EUROPE - The European Insurance and Occupational Pensions Authority (EIOPA) is to launch a second consultation exercise on the reform of workplace-based pensions legislation (IORP) under instructions from the European Commission.
The Commission plans to unveil draft proposals for a second IORP Directive by the third quarter of 2012, IPE understands. In January this year Michel Barnier, the commissioner responsible, hoped it would be out by the end of this year.
Areas for consultation are to include prudential regulation, the impact on national social and labour law, supervision of outsourced functions and activities, as well as general governance requirements, internal control systems, internal audit and outsourcing.

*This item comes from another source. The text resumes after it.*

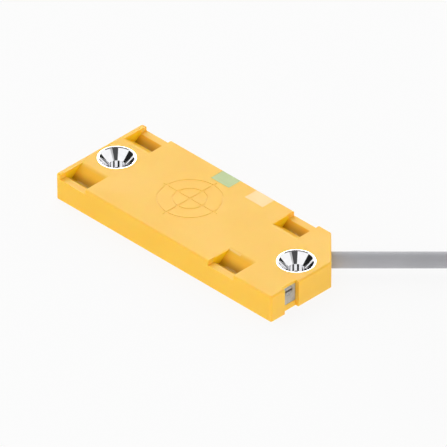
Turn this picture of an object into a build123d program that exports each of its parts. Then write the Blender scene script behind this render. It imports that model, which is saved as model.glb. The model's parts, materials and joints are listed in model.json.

The exercise, expected to be announced tomorrow, was described to attendees at EIOPA's stakeholders meeting in Frankfurt last week as a "massive consultation" - with one speaker at last week's National Association of Pension Funds annual conference in the UK indicating there would be up to 500 pages of regulation to examine.
The deadline, initially planned to only run four weeks, may be extended to accommodate the number of issues under consideration.
The initial IORP consultation began in April with a request by the European Commission to EIOPA to provide advice on the legislative framework by December.
EIOPA was asked for input on scope, and also on the definition of cross-border activity, prudential regulation and aspects of the governance of IORP. It was the first consultation issued in EIOPA's name.
The challenge of the Commission legislators is to achieve the same objective, while at the same time, avoiding factors in its revised version that would discourage employers from contributing to such schemes.
However, the Commission has to take into account "level playing field" considerations from pensions provided by the insurance sector.
The European Insurance and Reinsurance Federation, (CEA), has already put to EIOPA its position that it strongly supports the application of the "same risks, same rules, and same capital" principle "to all financial institutions providing occupational pension products".
In the summer the CEA added that Solvency II rules should serve as a benchmark for the regulatory treatment of all financial institutions offering occupational pension products, including pension funds. Pension fund institutions oppose this principle.